▶ [Input for this task]:
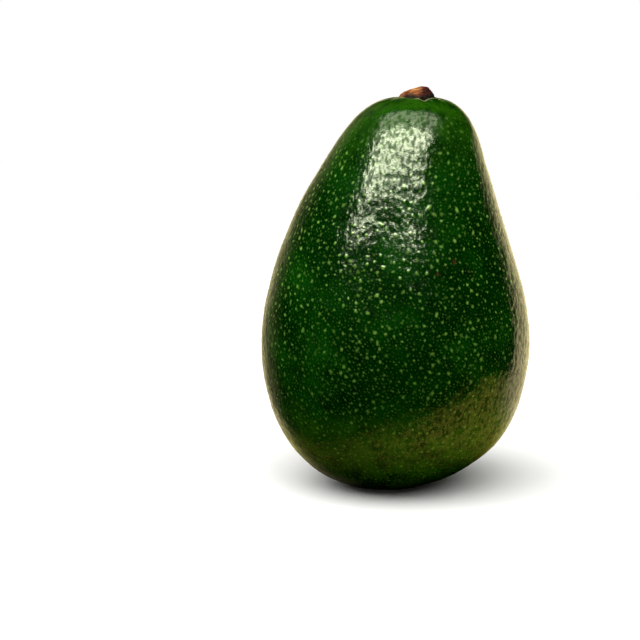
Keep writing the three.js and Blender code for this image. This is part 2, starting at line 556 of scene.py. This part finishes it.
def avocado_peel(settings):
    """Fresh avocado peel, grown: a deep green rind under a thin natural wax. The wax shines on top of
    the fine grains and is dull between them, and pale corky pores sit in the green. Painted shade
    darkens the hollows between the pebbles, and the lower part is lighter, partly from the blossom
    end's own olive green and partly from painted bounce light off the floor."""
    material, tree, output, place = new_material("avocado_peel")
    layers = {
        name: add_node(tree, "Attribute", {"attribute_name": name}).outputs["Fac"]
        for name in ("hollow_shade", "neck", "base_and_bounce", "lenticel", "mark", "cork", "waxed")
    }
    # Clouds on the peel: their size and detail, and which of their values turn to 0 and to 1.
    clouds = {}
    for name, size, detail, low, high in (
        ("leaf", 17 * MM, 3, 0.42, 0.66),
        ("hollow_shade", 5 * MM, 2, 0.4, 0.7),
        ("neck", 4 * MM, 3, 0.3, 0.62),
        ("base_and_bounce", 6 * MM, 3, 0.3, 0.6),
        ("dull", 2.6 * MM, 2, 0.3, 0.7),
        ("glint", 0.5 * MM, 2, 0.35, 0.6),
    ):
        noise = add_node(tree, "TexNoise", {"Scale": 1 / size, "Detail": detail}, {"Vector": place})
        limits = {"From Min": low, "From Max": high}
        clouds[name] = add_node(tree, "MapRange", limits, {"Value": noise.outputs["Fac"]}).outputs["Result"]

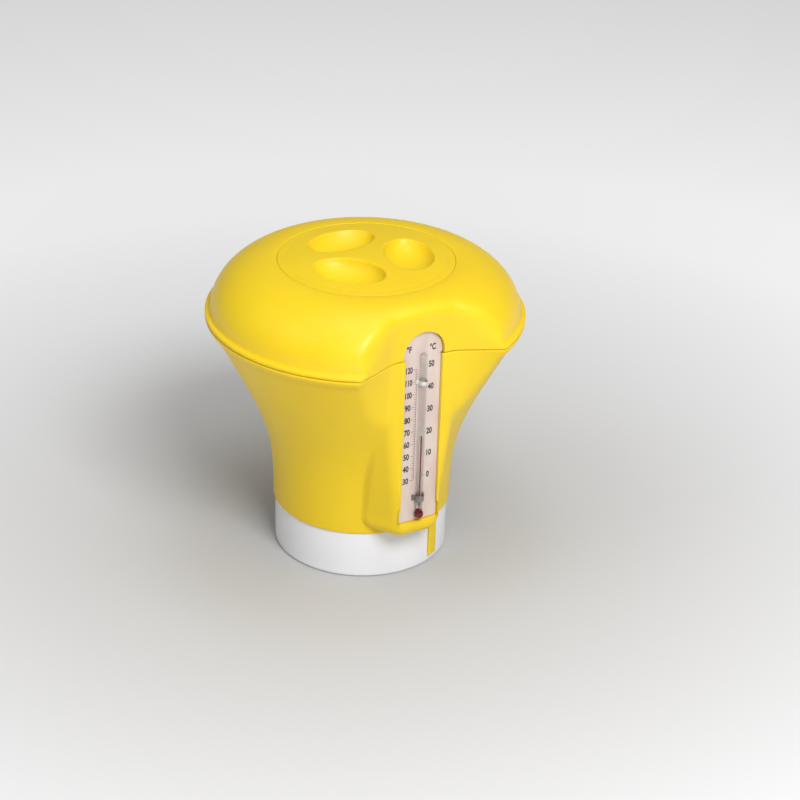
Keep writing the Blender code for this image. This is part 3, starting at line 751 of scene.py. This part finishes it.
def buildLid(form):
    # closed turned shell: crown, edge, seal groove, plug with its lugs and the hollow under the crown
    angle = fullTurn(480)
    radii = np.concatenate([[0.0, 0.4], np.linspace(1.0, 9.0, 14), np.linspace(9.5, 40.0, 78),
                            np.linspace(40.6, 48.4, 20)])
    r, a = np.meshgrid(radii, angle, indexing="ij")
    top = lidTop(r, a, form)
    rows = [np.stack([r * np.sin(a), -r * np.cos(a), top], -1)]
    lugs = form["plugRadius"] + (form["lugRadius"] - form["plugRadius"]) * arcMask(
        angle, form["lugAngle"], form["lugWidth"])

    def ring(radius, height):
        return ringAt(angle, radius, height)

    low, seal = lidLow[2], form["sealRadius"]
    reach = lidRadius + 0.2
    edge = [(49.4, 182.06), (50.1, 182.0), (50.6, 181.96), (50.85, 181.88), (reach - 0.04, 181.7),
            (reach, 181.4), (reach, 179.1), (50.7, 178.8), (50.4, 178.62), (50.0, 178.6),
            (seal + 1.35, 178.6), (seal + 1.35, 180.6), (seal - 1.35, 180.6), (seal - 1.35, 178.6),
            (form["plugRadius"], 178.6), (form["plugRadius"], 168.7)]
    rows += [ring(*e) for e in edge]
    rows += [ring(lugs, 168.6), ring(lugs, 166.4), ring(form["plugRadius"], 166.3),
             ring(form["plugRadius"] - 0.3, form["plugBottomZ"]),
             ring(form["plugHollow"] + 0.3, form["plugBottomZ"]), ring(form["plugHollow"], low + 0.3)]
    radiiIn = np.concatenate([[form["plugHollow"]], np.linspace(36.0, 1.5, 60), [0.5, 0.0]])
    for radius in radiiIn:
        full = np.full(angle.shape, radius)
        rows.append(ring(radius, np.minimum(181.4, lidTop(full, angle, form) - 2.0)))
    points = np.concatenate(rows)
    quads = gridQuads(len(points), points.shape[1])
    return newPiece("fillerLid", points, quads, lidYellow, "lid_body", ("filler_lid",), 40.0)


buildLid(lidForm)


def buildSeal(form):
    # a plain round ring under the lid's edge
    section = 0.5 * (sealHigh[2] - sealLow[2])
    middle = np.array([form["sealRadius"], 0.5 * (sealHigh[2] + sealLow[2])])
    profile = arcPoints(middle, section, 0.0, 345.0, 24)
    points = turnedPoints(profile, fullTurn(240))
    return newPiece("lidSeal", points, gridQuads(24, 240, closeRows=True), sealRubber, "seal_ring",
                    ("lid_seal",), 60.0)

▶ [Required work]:
Each line of the listing should be copied exactly.

▶ [Solved problem]:
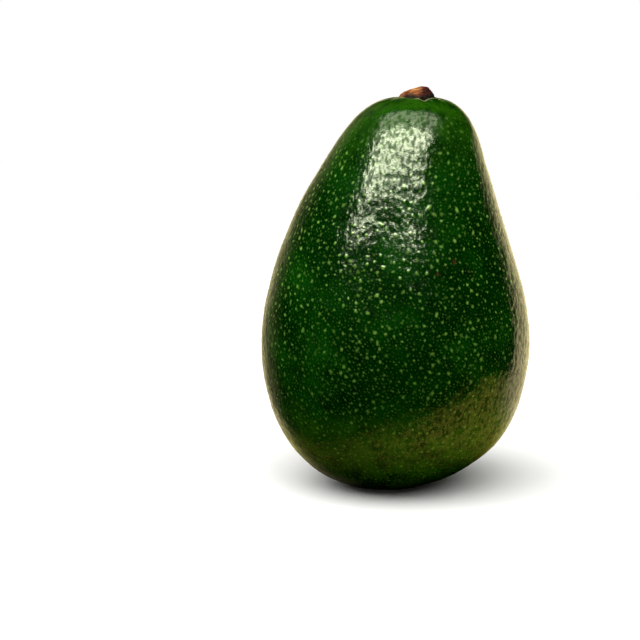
Keep writing the three.js and Blender code for this image. This is part 2, starting at line 556 of scene.py. This part finishes it.
def avocado_peel(settings):
    """Fresh avocado peel, grown: a deep green rind under a thin natural wax. The wax shines on top of
    the fine grains and is dull between them, and pale corky pores sit in the green. Painted shade
    darkens the hollows between the pebbles, and the lower part is lighter, partly from the blossom
    end's own olive green and partly from painted bounce light off the floor."""
    material, tree, output, place = new_material("avocado_peel")
    layers = {
        name: add_node(tree, "Attribute", {"attribute_name": name}).outputs["Fac"]
        for name in ("hollow_shade", "neck", "base_and_bounce", "lenticel", "mark", "cork", "waxed")
    }
    # Clouds on the peel: their size and detail, and which of their values turn to 0 and to 1.
    clouds = {}
    for name, size, detail, low, high in (
        ("leaf", 17 * MM, 3, 0.42, 0.66),
        ("hollow_shade", 5 * MM, 2, 0.4, 0.7),
        ("neck", 4 * MM, 3, 0.3, 0.62),
        ("base_and_bounce", 6 * MM, 3, 0.3, 0.6),
        ("dull", 2.6 * MM, 2, 0.3, 0.7),
        ("glint", 0.5 * MM, 2, 0.35, 0.6),
    ):
        noise = add_node(tree, "TexNoise", {"Scale": 1 / size, "Detail": detail}, {"Vector": place})
        limits = {"From Min": low, "From Max": high}
        clouds[name] = add_node(tree, "MapRange", limits, {"Value": noise.outputs["Fac"]}).outputs["Result"]

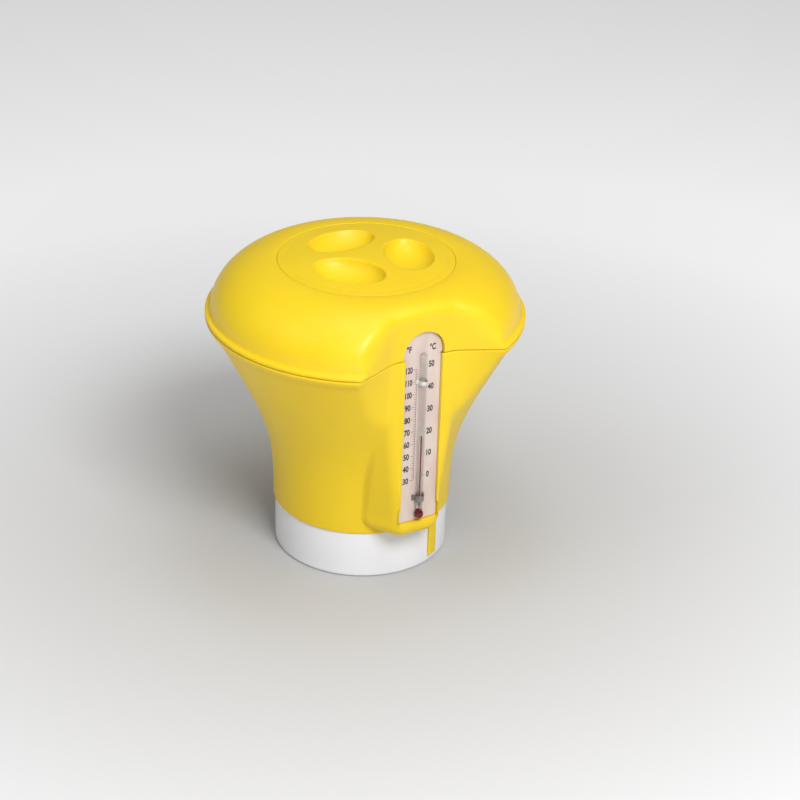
Keep writing the Blender code for this image. This is part 3, starting at line 751 of scene.py. This part finishes it.
def buildLid(form):
    # closed turned shell: crown, edge, seal groove, plug with its lugs and the hollow under the crown
    angle = fullTurn(480)
    radii = np.concatenate([[0.0, 0.4], np.linspace(1.0, 9.0, 14), np.linspace(9.5, 40.0, 78),
                            np.linspace(40.6, 48.4, 20)])
    r, a = np.meshgrid(radii, angle, indexing="ij")
    top = lidTop(r, a, form)
    rows = [np.stack([r * np.sin(a), -r * np.cos(a), top], -1)]
    lugs = form["plugRadius"] + (form["lugRadius"] - form["plugRadius"]) * arcMask(
        angle, form["lugAngle"], form["lugWidth"])

    def ring(radius, height):
        return ringAt(angle, radius, height)

    low, seal = lidLow[2], form["sealRadius"]
    reach = lidRadius + 0.2
    edge = [(49.4, 182.06), (50.1, 182.0), (50.6, 181.96), (50.85, 181.88), (reach - 0.04, 181.7),
            (reach, 181.4), (reach, 179.1), (50.7, 178.8), (50.4, 178.62), (50.0, 178.6),
            (seal + 1.35, 178.6), (seal + 1.35, 180.6), (seal - 1.35, 180.6), (seal - 1.35, 178.6),
            (form["plugRadius"], 178.6), (form["plugRadius"], 168.7)]
    rows += [ring(*e) for e in edge]
    rows += [ring(lugs, 168.6), ring(lugs, 166.4), ring(form["plugRadius"], 166.3),
             ring(form["plugRadius"] - 0.3, form["plugBottomZ"]),
             ring(form["plugHollow"] + 0.3, form["plugBottomZ"]), ring(form["plugHollow"], low + 0.3)]
    radiiIn = np.concatenate([[form["plugHollow"]], np.linspace(36.0, 1.5, 60), [0.5, 0.0]])
    for radius in radiiIn:
        full = np.full(angle.shape, radius)
        rows.append(ring(radius, np.minimum(181.4, lidTop(full, angle, form) - 2.0)))
    points = np.concatenate(rows)
    quads = gridQuads(len(points), points.shape[1])
    return newPiece("fillerLid", points, quads, lidYellow, "lid_body", ("filler_lid",), 40.0)


buildLid(lidForm)


def buildSeal(form):
    # a plain round ring under the lid's edge
    section = 0.5 * (sealHigh[2] - sealLow[2])
    middle = np.array([form["sealRadius"], 0.5 * (sealHigh[2] + sealLow[2])])
    profile = arcPoints(middle, section, 0.0, 345.0, 24)
    points = turnedPoints(profile, fullTurn(240))
    return newPiece("lidSeal", points, gridQuads(24, 240, closeRows=True), sealRubber, "seal_ring",
                    ("lid_seal",), 60.0)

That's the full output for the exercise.